Abstract
AMONG the 110 papers contained in this volume there are five or six which represent the author at his best. First of all there are three on Newton's rule for the discovery of imaginary roots of equations; here we see Sylvester working his way from a laborious and partly tentative method to the simple and beautiful proof which is reproduced in Tod-hunter's “Theory of Equations.” (It is not impossible, by the bye, that there may be a series of cubic functions of the coefficients which would give information supplementary to that afforded by Newton's series.) Then there are two papers on the motion of a rigid body containing a well-known addition to Poinsot's theory; these show admirably Sylvester's power of combining analytical and geometrical methods.
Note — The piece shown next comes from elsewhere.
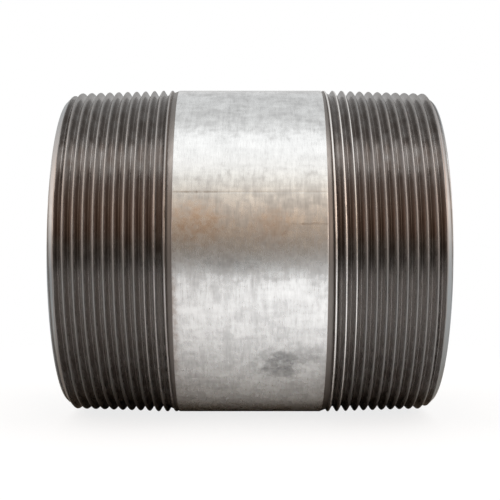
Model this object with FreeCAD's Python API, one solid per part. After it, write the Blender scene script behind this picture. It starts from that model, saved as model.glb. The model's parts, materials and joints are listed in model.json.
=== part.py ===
import FreeCAD, Part
import math
import os

# A galvanised steel pipe nipple: nominal 4 inch schedule 40 welded pipe, 5 inches long, with an
# American taper pipe thread (8 threads per inch) cut on each end through the zinc.
# The axis of the pipe is X, Z is up, and the origin is the centre of the pipe.

# Driving dimensions, in millimetres.
LENGTH = 127.0
STEEL_OD = 114.3
WALL = 6.02
ZINC = 0.08
PITCH = 25.4 / 8
TAPER = 1 / 32  # rise of the thread's radius per millimetre of length
PITCH_RADIUS_AT_END = 110.093 / 2
EFFECTIVE_THREAD = 33.02  # length of thread whose roots are fully formed
RUN_OUT_TURNS = 1.75  # turns over which the die's throat lifts the roots to the surface
CREST_TRUNCATION = 0.068 * PITCH
ROOT_TRUNCATION = 0.045 * PITCH
FLANK_TAN = math.tan(math.radians(30))
CHAMFER_UNDER_ROOT = 0.2  # the end chamfer's rim is this far under the first root
REAM = 0.8  # width of the reamed bevel at each mouth of the bore
LEFT_START_DEG = 140.0  # clock angle (from +Y towards +Z) of the groove at the left end face
RIGHT_START_DEG = 330.0  # the same for the right thread, before it is turned end for end
LAND_DROP = 0.03  # how far the die's heel wears down the crests that reach full pipe size
SEAM_DEG = 161.2  # clock angle of the longitudinal weld
BEAD_WIDTH = 5.0
BEAD_HEIGHT = 0.2
WELD_DEPTH = 1.2  # how far the bead's metal reaches into the wall
WELD_ROOT_WIDTH = 3.0
LINING_BLEND = 0.3  # how far past each edge of the bead the lining starts to rise over it

# Sizes that follow.
HALF = LENGTH / 2
STEEL_R = STEEL_OD / 2
BORE_R = STEEL_R - WALL
SHARP_HEIGHT = PITCH / 2 / FLANK_TAN
APEX_R_AT_END = PITCH_RADIUS_AT_END - SHARP_HEIGHT / 2
ROOT_R_AT_END = APEX_R_AT_END + ROOT_TRUNCATION
CREST_R_AT_END = APEX_R_AT_END + SHARP_HEIGHT - CREST_TRUNCATION
CREST_TAPER_LENGTH = (STEEL_R - LAND_DROP - CREST_R_AT_END) / TAPER
RIM_R = ROOT_R_AT_END - CHAMFER_UNDER_ROOT
CHAMFER_LENGTH = (CREST_R_AT_END - RIM_R) / (1 - TAPER)
THREAD_LENGTH = EFFECTIVE_THREAD + RUN_OUT_TURNS * PITCH
THROAT_ROOT_R = ROOT_R_AT_END + EFFECTIVE_THREAD * TAPER
THROAT_SLOPE = (STEEL_R - THROAT_ROOT_R) / (RUN_OUT_TURNS * PITCH)
ZINC_BEVEL = ZINC / THROAT_SLOPE  # the throat's cone goes this much further in through the zinc
BODY_HALF = HALF - THREAD_LENGTH - ZINC_BEVEL

# Construction sizes. The helical cutter is made of short stretches laid end to end.
STRETCH_TURNS = 0.5
STEPS_PER_STRETCH = 18
TURNS_BEFORE_END = 1.25
TURNS_PAST_THREAD = 0.75
CUTTER_OVER_CREST = CREST_TRUNCATION / 2
OVERSHOOT = 2.0  # how far simple cutting tools run past the pipe

X_AXIS = FreeCAD.Vector(1, 0, 0)
Z_AXIS = FreeCAD.Vector(0, 0, 1)
ORIGIN = FreeCAD.Vector(0, 0, 0)


def on_pipe(x, radius, degrees):
    """A point at a station, radius and clock angle."""
    angle = math.radians(degrees)
    return FreeCAD.Vector(x, radius * math.cos(angle), radius * math.sin(angle))


def turned(outline):
    """The solid made by turning a closed outline of (x, radius) points about the pipe's axis."""
    points = [FreeCAD.Vector(x, 0, radius) for x, radius in outline]
    face = Part.Face(Part.makePolygon(points + points[:1]))
    return face.revolve(ORIGIN, X_AXIS, 360)


def rod(radius, half_length):
    """A plain cylinder centred on the origin."""
    return Part.makeCylinder(radius, 2 * half_length, FreeCAD.Vector(-half_length, 0, 0), X_AXIS)


def left_outside(thickness):
    """The outside of the left half from the end of the crest taper in, under or over a coat."""
    return [
        (-HALF + CREST_TAPER_LENGTH, STEEL_R - LAND_DROP + thickness),
        (-BODY_HALF, STEEL_R + thickness),
    ]


def both_halves(outline):
    """A left-hand outline followed by its mirror image."""
    return outline + [(-x, radius) for x, radius in reversed(outline)]


def blank():
    """The pipe before threading: taper-turned ends, end chamfers and a reamed bore."""
    bore_mouth = [(-HALF + REAM, BORE_R), (-HALF, BORE_R + REAM)]
    chamfer = [(-HALF, RIM_R), (-HALF + CHAMFER_LENGTH, CREST_R_AT_END + CHAMFER_LENGTH * TAPER)]
    return turned(both_halves(bore_mouth + chamfer + left_outside(0)))


def groove_line(start_deg, first_turn, x_offset, radius_at_end):
    """One edge of a stretch of the groove: a right-hand taper helix on the left end."""
    points = []
    for step in range(STEPS_PER_STRETCH + 1):
        turns = first_turn + STRETCH_TURNS * step / STEPS_PER_STRETCH
        inward = turns * PITCH + x_offset
        points.append(on_pipe(inward - HALF, radius_at_end + inward * TAPER, start_deg + 360 * turns))
    curve = Part.BSplineCurve()
    curve.interpolate(points)
    return curve.toShape()


def groove_stretch(start_deg, first_turn):
    """A helical ridge with the section of the thread groove, one stretch long."""
    top_r = CREST_R_AT_END + CUTTER_OVER_CREST
    root_half = (ROOT_R_AT_END - APEX_R_AT_END) * FLANK_TAN
    top_half = (top_r - APEX_R_AT_END) * FLANK_TAN
    corners = [
        (-top_half, top_r),
        (-root_half, ROOT_R_AT_END),
        (root_half, ROOT_R_AT_END),
        (top_half, top_r),
    ]
    lines = [groove_line(start_deg, first_turn, x_offset, radius) for x_offset, radius in corners]
    faces = [Part.makeRuledSurface(a, b) for a, b in zip(lines, lines[1:] + lines[:1])]
    for end in (0, -1):
        cap = [line.Vertexes[end].Point for line in lines]
        faces.append(Part.Face(Part.makePolygon(cap + cap[:1])))
    shell = Part.makeShell(faces)
    shell.sewShape()
    stretch = Part.makeSolid(shell)
    if stretch.Volume < 0:
        stretch.reverse()
    return stretch


def throat_core():
    """What the die's throat can't reach: inside this cone the run-out grooves stay uncut."""
    outer_end = -HALF + EFFECTIVE_THREAD
    inner_end = -HALF + THREAD_LENGTH + OVERSHOOT
    top_r = STEEL_R + OVERSHOOT * THROAT_SLOPE
    return turned([(outer_end, 0), (outer_end, THROAT_ROOT_R), (inner_end, top_r), (0, top_r), (0, 0)])


def left_thread_cutter():
    """What the die removes from the left end, as a list of short helical solids."""
    core = throat_core()
    first_turn = -TURNS_BEFORE_END
    stretches = []
    while first_turn * PITCH < THREAD_LENGTH + TURNS_PAST_THREAD * PITCH:
        stretches += groove_stretch(LEFT_START_DEG, first_turn).cut(core).Solids
        first_turn += STRETCH_TURNS
    return stretches


def right_thread_cutter():
    """The same for the right end: the left cutter turned end for end and clocked round."""
    stretches = [stretch.copy() for stretch in left_thread_cutter()]
    for stretch in stretches:
        stretch.rotate(ORIGIN, X_AXIS, RIGHT_START_DEG - LEFT_START_DEG)
        stretch.rotate(ORIGIN, Z_AXIS, 180)
    return stretches


def weld_crown(half_width, height):
    """A low crowned strip on the bore's wall, along the whole pipe, at the weld's clock angle."""
    half_angle = math.degrees(half_width / BORE_R)
    edges = [SEAM_DEG - half_angle, SEAM_DEG + half_angle]
    start, end = [on_pipe(-HALF, BORE_R, degrees) for degrees in edges]
    wall = Part.Arc(start, on_pipe(-HALF, BORE_R, SEAM_DEG), end).toShape()
    crown = Part.Arc(end, on_pipe(-HALF, BORE_R - height, SEAM_DEG), start).toShape()
    return Part.Face(Part.Wire([wall, crown])).extrude(X_AXIS * LENGTH)


def seam_weld():
    """The longitudinal weld: a crowned bead in the bore, on a root that reaches into the wall."""
    bore_angle = math.degrees(BEAD_WIDTH / 2 / BORE_R)
    root_angle = math.degrees(WELD_ROOT_WIDTH / 2 / BORE_R)
    low_edge, crown, high_edge = [
        on_pipe(-HALF, radius, SEAM_DEG + angle)
        for radius, angle in [(BORE_R, -bore_angle), (BORE_R - BEAD_HEIGHT, 0), (BORE_R, bore_angle)]
    ]
    high_root = on_pipe(-HALF, BORE_R + WELD_DEPTH, SEAM_DEG + root_angle)
    low_root = on_pipe(-HALF, BORE_R + WELD_DEPTH, SEAM_DEG - root_angle)
    edges = [
        Part.Arc(low_edge, crown, high_edge).toShape(),
        Part.makeLine(high_edge, high_root),
        Part.makeLine(high_root, low_root),
        Part.makeLine(low_root, low_edge),
    ]
    return reamed(Part.Face(Part.Wire(edges)).extrude(X_AXIS * LENGTH))


def reamed(shape):
    """The shape with the bevels of the bore's two mouths cut off it."""
    for side in (-1, 1):
        outline = [
            (side * (HALF + OVERSHOOT), 0),
            (side * (HALF + OVERSHOOT), BORE_R + REAM + OVERSHOOT),
            (side * (HALF - REAM - OVERSHOOT), BORE_R - OVERSHOOT),
            (side * (HALF - REAM - OVERSHOOT), 0),
        ]
        shape = shape.cut(turned(outline))
    return shape


def steel_pipe():
    """The pipe wall, with both taper threads cut and the weld's metal left out of it."""
    return blank().cut(seam_weld()).cut(left_thread_cutter() + right_thread_cutter())


def zinc_outer_coat():
    """The galvanising left outside: on the plain length and on the last crests of each thread."""
    inside = both_halves(left_outside(0))
    outside = both_halves(left_outside(ZINC))
    coat = turned(outside + inside[::-1])
    return coat.cut(left_thread_cutter() + right_thread_cutter())


def zinc_bore_lining():
    """The galvanising of the bore, which follows the weld bead."""
    lining = rod(BORE_R, HALF).cut(rod(BORE_R - ZINC, HALF + OVERSHOOT))
    over_bead = weld_crown(BEAD_WIDTH / 2 + LINING_BLEND, BEAD_HEIGHT + ZINC)
    return reamed(lining.fuse(over_bead).cut(seam_weld()))


os.makedirs("parts", exist_ok=True)
for make in (steel_pipe, seam_weld, zinc_outer_coat, zinc_bore_lining):
    shape = make()
    solids = shape.Solids
    if len(solids) != 1 or not solids[0].isValid():
        raise SystemExit(f"{make.__name__} is not one valid solid")
    solids[0].exportStep(f"parts/{make.__name__}.step")
    print(make.__name__, round(solids[0].Volume, 1), "mm3")
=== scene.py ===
import json
import math

import bmesh
import bpy
import numpy as np
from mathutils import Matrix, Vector, noise


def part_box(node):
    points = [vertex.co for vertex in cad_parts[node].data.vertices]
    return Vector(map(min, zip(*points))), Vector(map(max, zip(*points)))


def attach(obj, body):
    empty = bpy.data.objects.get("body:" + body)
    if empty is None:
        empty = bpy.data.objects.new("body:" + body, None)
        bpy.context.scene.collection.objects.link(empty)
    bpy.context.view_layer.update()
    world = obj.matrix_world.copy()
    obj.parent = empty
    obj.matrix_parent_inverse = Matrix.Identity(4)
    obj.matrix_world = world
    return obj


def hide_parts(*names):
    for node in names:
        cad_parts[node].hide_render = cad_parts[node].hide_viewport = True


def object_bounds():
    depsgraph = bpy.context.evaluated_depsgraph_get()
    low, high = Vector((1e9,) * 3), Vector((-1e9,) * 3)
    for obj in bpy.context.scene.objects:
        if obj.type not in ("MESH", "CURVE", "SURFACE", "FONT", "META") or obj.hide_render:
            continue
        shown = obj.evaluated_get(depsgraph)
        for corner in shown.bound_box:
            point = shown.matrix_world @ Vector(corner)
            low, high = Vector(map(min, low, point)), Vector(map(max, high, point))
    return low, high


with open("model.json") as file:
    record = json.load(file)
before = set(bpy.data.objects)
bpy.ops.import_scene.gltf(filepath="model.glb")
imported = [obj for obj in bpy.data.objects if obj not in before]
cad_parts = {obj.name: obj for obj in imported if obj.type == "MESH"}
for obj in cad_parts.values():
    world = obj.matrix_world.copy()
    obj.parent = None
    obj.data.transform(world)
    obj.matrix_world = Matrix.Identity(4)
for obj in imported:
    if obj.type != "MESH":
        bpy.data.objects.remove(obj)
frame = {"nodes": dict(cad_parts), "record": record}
cad_low, cad_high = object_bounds()

# A galvanised steel pipe nipple lying on its side. Lengths here are in millimetres, and go into
# Blender in metres. Each thread is described from its own end face: "inward" is the distance in
# from the face, and a clock angle counts from +Y towards +Z on the left end.
MM = 0.001
mounts = {mount["name"]: mount for mount in frame["record"]["mounts"]}
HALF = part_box("steel_pipe")[1].x / MM
COAT_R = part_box("zinc_outer_coat")[1].z / MM
LINING_R = mounts["bore"]["dims"]["r_mm"]
THREAD_PITCH_R = mounts["thread_left"]["dims"]["r_mm"]  # at the end face
FULL_THREAD = mounts["thread_left"]["dims"]["length_mm"]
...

Finally, there are the notes of his King's College lectures on the partition of numbers, which, in spite of their fragmentary form, supply some very interesting reading. They contain, practically, an outline of three distinct methods, that of combining a deficient set of linear equations, that of partial fractions, derived from Euler's generating function, and a barycentric method, or rather a baryccntric way of stating the problem and its solution, especially with regard to its definite or indefinite character.
The Collected Mathematical Papers of James Joseph Sylvester.
Vol. ii. (1854–73). Pp. xvi + 732. (Cambridge: University Press, 1908.) Price 18s. net.